Bereits seit Mitte der 90er Jahre arbeitet Dimitri Horta mit Kunstharz. Ein Ausstellungsprojekt führt ihn in dieser Zeit nach Japan, was eine verstärkte Auseinandersetzung mit dem Material zur Folge hat und sein Schaffen nachhaltig prägt. Insbesondere die Verwendung von synthetischem Lack führt zu einer chemischen Reaktion mit der darunterliegenden Farbschicht. Es kommt zu Verfärbungen des in weisser Farbe gemalten Bildsujets, von blutrot über rotorange zu blassrosa und beige. Der Prozess der Verfärbung beziehungsweise die chemische Reaktion von Giessharz ist für den Künstler nicht beeinflussbar. Er macht sich das Element dennoch zu eigen und hat es über die Jahre zu einer grossen Meisterschaft gebracht. In mehreren Schichten trägt er das Harz auf, verdichtet seine poetischen Bildgeschichten, spart Stellen aus. Der Kontrast von hochglänzenden und gedeckten Stellen stellte die Wahrnehmung des Publikums auf die Probe. Das Spiel von Bildgrund und Lackoberfläche wird zum elementaren Bestandteil der Werke. Fantastische ja gar abstrakte Landschaften entstehen, die wirklichkeitstreue Darstellung der Veduten ist längst in der Gegenwart angekommen.

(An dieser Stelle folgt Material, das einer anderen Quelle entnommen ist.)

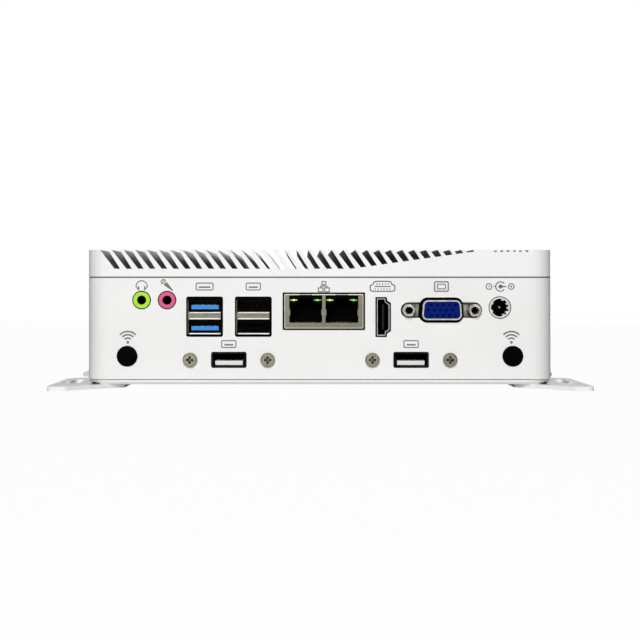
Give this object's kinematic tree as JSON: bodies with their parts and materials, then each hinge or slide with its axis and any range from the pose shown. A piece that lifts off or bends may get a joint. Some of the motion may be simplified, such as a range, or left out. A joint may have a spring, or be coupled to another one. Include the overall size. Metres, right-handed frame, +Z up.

Dimitri Hortas Auseinandersetzung mit Landschaftsbildern ist ein wiederkehrendes Thema in seinem Werk. Wohnhaft am Zürichsee, spürte er bereits in seinen Schilfbildern zeitgenössischen Darstellungsweisen von Landschaft nach. Die Ausstellung «RHEIN / FALL / TREES» kann als Fortführung dieser Spurensuche verstanden werden. Vom Zürichsee aus, seinem Wohn- und Inspirationsort, wandert er nun den Rhein hinab nach Schaffhausen zum Rheinfall. Mit dem Rheinfall nimmt er sich ein Schweizer Naturdenkmal vor. Seit 1983 als geschützte Landschaft und Naturdenkmal eingetragen, hat das Naturspektakel seit jeher unzählige Schriftsteller und Künstler inspiriert wie beispielsweise Goethe und William Turner. Mit einer zeitgenössischen Sicht auf den Rheinfall, den Herbst und seine Bäume reiht sich Horta in diese illustre Gruppe mit ein.
Dimitri Hortas Bilder eröffnen neue Sichtweisen auf vermeintlich Bekanntes und versöhnen dabei Vergangenheit und Gegenwart.